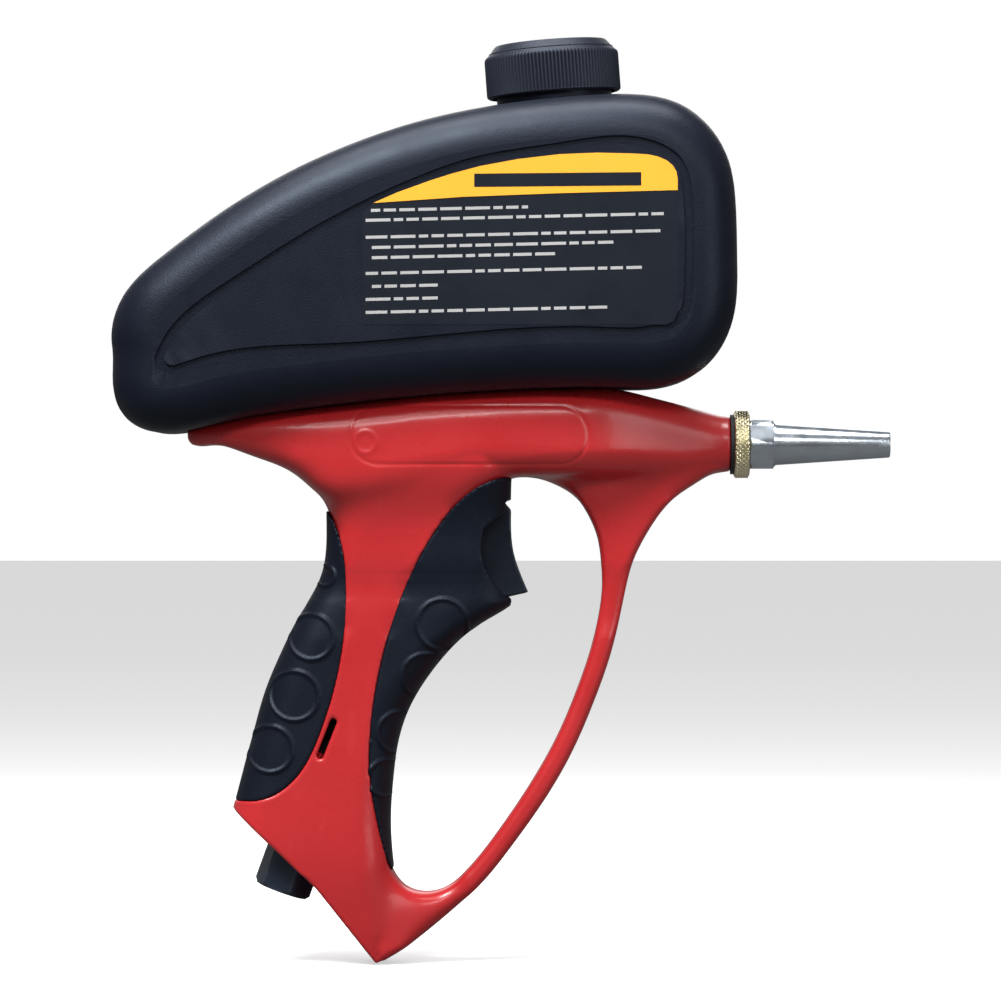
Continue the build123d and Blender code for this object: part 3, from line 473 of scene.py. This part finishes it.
def soften_junctions(mesh, side):
    """Runs the saddle, handle, boss, guard and foot smoothly together, with both halves still meeting."""
    points, edges = mesh_arrays(mesh)
    cut = (np.abs(points[:, 1]) < 0.6 * BODY_VOXEL) & (mesh_normals(mesh)[:, 1] * side < -0.8)
    weight = soft_weight(points, side)
    depth = points[:, 1].copy()
    edge = np.abs(depth) < 1.2 * BODY_VOXEL
    outside = edges[~cut[edges].any(axis=1)]
    points = relax(points, outside, np.where(cut, 0.0, weight), SOFT_ROUNDS)
    points[edge, 1] = depth[edge]
    points = relax(points, edges, np.where(cut, np.minimum(1.0, 3.0 * weight), 0.0), SEAM_ROUNDS)
    points[cut, 1] = depth[cut]
    write_points(mesh, points)


def smooth_belt(mesh):
    """Evens out the handle's sides, in width only, where its two forms join."""
    points, edges = mesh_arrays(mesh)
    weight = 1.0 - smooth_step(np.abs(points[:, 2] - BELT["z"]), BELT["core"], BELT["reach"])
    weight *= np.abs(mesh_normals(mesh)[:, 1]) > 0.3
    points[:, 1] = relax(points, edges, weight, BELT["rounds"])[:, 1]
    write_points(mesh, points)


def body_half(name, node, side, materials):
    """One red half: softened edges, the oval panel's fine line and a fine parting line."""
    mesh = remeshed(node, BODY_VOXEL, 20)
    soften_junctions(mesh, side)
    smooth_belt(mesh)
    points, _ = mesh_arrays(mesh)
    outward = mesh_normals(mesh)[:, 1] * side
    outer = smooth_step(outward, 0.25, 0.6) * (points[:, 1] * side > 10 * MM)
    reach = stadium_distance(points, PANEL["left"], PANEL["right"], PANEL["z"])
    line = np.exp(-((reach - PANEL["radius"]) / (0.6 * PANEL["width"])) ** 2)
    points[:, 1] -= side * PANEL["depth"] * line * outer
    mark = np.hypot(points[:, 0] - GATE_MARK["x"], points[:, 2] - GATE_MARK["z"])
    ring = np.exp(-((mark - GATE_MARK["radius"]) / (0.7 * MM)) ** 2)
    points[:, 1] += side * 0.22 * MM * ring * outer
    points[:, 1] = side * np.maximum(points[:, 1] * side, SEAM_GAP)
    write_points(mesh, points)
    piece = add_piece(name, mesh, materials["red"], "gun", (node,))
    # Painted shade: the body's faces in the trigger's bay take the trigger's dark material.
    paint_bay_shade(mesh, materials["trigger"])
    return piece


def paint_bay_shade(mesh, material):
    """Painted shade: the trigger's dark material on the body's faces inside the trigger's bay, standing in
    for the shade in the bay.
    """
    mesh.materials.append(material)
    centres = np.zeros(len(mesh.polygons) * 3)
    mesh.polygons.foreach_get("center", centres)
    x, z = centres[0::3], centres[2::3]
    # Faces that get the painted shade.
    inside = (x > BAY["rear"]) & (x < BAY["front"]) & (z > BAY["low"]) & (z < BAY["high"])
    mesh.polygons.foreach_set("material_index", inside.astype(np.int32))
    mesh.update()


def grip(name, node, rings, materials):
    """Rubber grip with raised circles."""
    mesh = remeshed(node, GRIP_VOXEL, 8)
    smooth_belt(mesh)
    points, _ = mesh_arrays(mesh)
    normals = mesh_normals(mesh)
    lift = np.zeros(len(points))
    for x, z, radius in rings:
        gap = np.abs(np.hypot(points[:, 0] - x * MM, points[:, 2] - z * MM) - radius * MM)
        lift = np.maximum(lift, 1.0 - smooth_step(gap, 0.25 * RING_LINE, RING_LINE))
    outward = smooth_step(normals[:, 1] * np.sign(points[:, 1]), 0.1, 0.35)
    points += normals * (RING_HEIGHT * lift * outward)[:, None]
    write_points(mesh, points)
    return add_piece(name, mesh, materials["rubber"], "gun", (node,))


def trigger(materials):
    """Trigger with rounded edges."""
    mesh = remeshed("trigger", TRIGGER_VOXEL, 12)
    return add_piece("trigger_lever", mesh, materials["trigger"], "trigger", ("trigger",))


# ---------------------------------------------------------------- cap and neck
def cap_frame():
    """Matrix of the cap's axis."""
    axis = (-math.sin(CAP_LEAN), 0.0, math.cos(CAP_LEAN))
    return axis_matrix(CAP_FOOT, axis)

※

• Aim of the task
Please restate the whole listing word for word.

• Result for this task
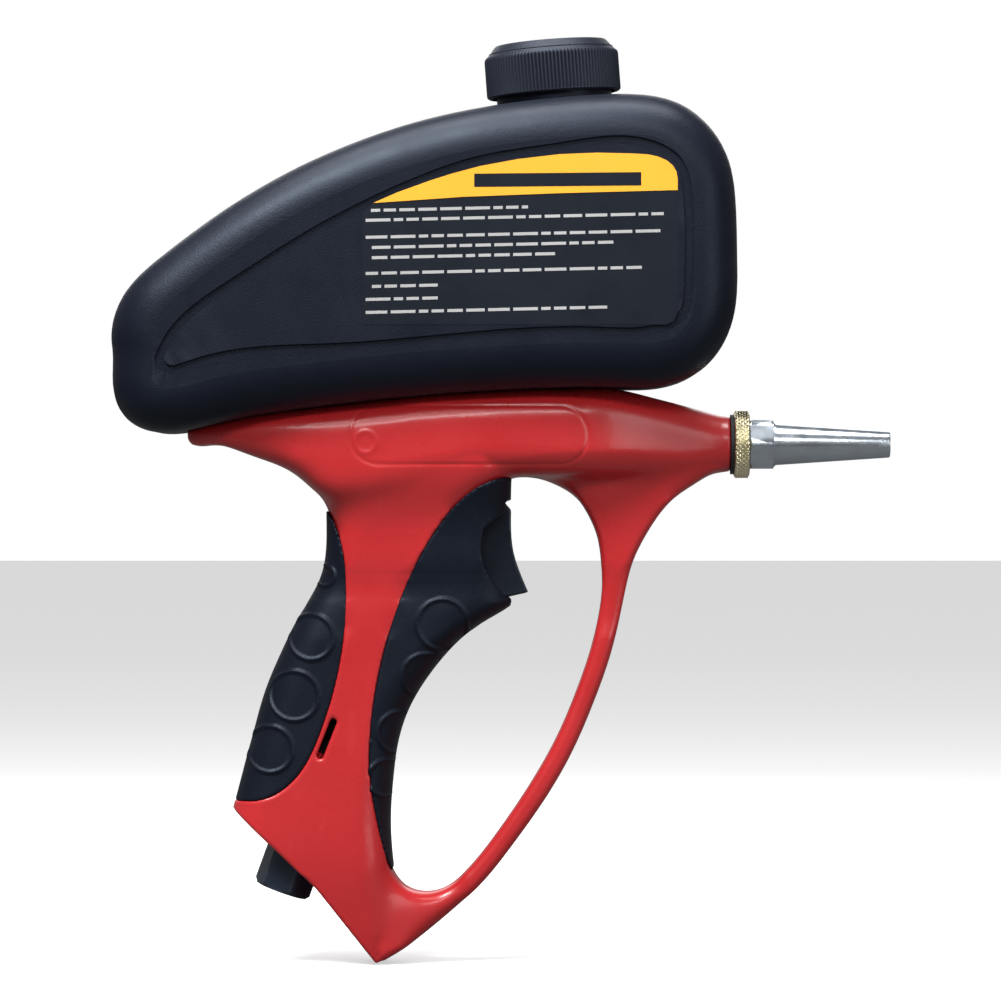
Continue the build123d and Blender code for this object: part 3, from line 473 of scene.py. This part finishes it.
def soften_junctions(mesh, side):
    """Runs the saddle, handle, boss, guard and foot smoothly together, with both halves still meeting."""
    points, edges = mesh_arrays(mesh)
    cut = (np.abs(points[:, 1]) < 0.6 * BODY_VOXEL) & (mesh_normals(mesh)[:, 1] * side < -0.8)
    weight = soft_weight(points, side)
    depth = points[:, 1].copy()
    edge = np.abs(depth) < 1.2 * BODY_VOXEL
    outside = edges[~cut[edges].any(axis=1)]
    points = relax(points, outside, np.where(cut, 0.0, weight), SOFT_ROUNDS)
    points[edge, 1] = depth[edge]
    points = relax(points, edges, np.where(cut, np.minimum(1.0, 3.0 * weight), 0.0), SEAM_ROUNDS)
    points[cut, 1] = depth[cut]
    write_points(mesh, points)


def smooth_belt(mesh):
    """Evens out the handle's sides, in width only, where its two forms join."""
    points, edges = mesh_arrays(mesh)
    weight = 1.0 - smooth_step(np.abs(points[:, 2] - BELT["z"]), BELT["core"], BELT["reach"])
    weight *= np.abs(mesh_normals(mesh)[:, 1]) > 0.3
    points[:, 1] = relax(points, edges, weight, BELT["rounds"])[:, 1]
    write_points(mesh, points)


def body_half(name, node, side, materials):
    """One red half: softened edges, the oval panel's fine line and a fine parting line."""
    mesh = remeshed(node, BODY_VOXEL, 20)
    soften_junctions(mesh, side)
    smooth_belt(mesh)
    points, _ = mesh_arrays(mesh)
    outward = mesh_normals(mesh)[:, 1] * side
    outer = smooth_step(outward, 0.25, 0.6) * (points[:, 1] * side > 10 * MM)
    reach = stadium_distance(points, PANEL["left"], PANEL["right"], PANEL["z"])
    line = np.exp(-((reach - PANEL["radius"]) / (0.6 * PANEL["width"])) ** 2)
    points[:, 1] -= side * PANEL["depth"] * line * outer
    mark = np.hypot(points[:, 0] - GATE_MARK["x"], points[:, 2] - GATE_MARK["z"])
    ring = np.exp(-((mark - GATE_MARK["radius"]) / (0.7 * MM)) ** 2)
    points[:, 1] += side * 0.22 * MM * ring * outer
    points[:, 1] = side * np.maximum(points[:, 1] * side, SEAM_GAP)
    write_points(mesh, points)
    piece = add_piece(name, mesh, materials["red"], "gun", (node,))
    # Painted shade: the body's faces in the trigger's bay take the trigger's dark material.
    paint_bay_shade(mesh, materials["trigger"])
    return piece


def paint_bay_shade(mesh, material):
    """Painted shade: the trigger's dark material on the body's faces inside the trigger's bay, standing in
    for the shade in the bay.
    """
    mesh.materials.append(material)
    centres = np.zeros(len(mesh.polygons) * 3)
    mesh.polygons.foreach_get("center", centres)
    x, z = centres[0::3], centres[2::3]
    # Faces that get the painted shade.
    inside = (x > BAY["rear"]) & (x < BAY["front"]) & (z > BAY["low"]) & (z < BAY["high"])
    mesh.polygons.foreach_set("material_index", inside.astype(np.int32))
    mesh.update()


def grip(name, node, rings, materials):
    """Rubber grip with raised circles."""
    mesh = remeshed(node, GRIP_VOXEL, 8)
    smooth_belt(mesh)
    points, _ = mesh_arrays(mesh)
    normals = mesh_normals(mesh)
    lift = np.zeros(len(points))
    for x, z, radius in rings:
        gap = np.abs(np.hypot(points[:, 0] - x * MM, points[:, 2] - z * MM) - radius * MM)
        lift = np.maximum(lift, 1.0 - smooth_step(gap, 0.25 * RING_LINE, RING_LINE))
    outward = smooth_step(normals[:, 1] * np.sign(points[:, 1]), 0.1, 0.35)
    points += normals * (RING_HEIGHT * lift * outward)[:, None]
    write_points(mesh, points)
    return add_piece(name, mesh, materials["rubber"], "gun", (node,))


def trigger(materials):
    """Trigger with rounded edges."""
    mesh = remeshed("trigger", TRIGGER_VOXEL, 12)
    return add_piece("trigger_lever", mesh, materials["trigger"], "trigger", ("trigger",))


# ---------------------------------------------------------------- cap and neck
def cap_frame():
    """Matrix of the cap's axis."""
    axis = (-math.sin(CAP_LEAN), 0.0, math.cos(CAP_LEAN))
    return axis_matrix(CAP_FOOT, axis)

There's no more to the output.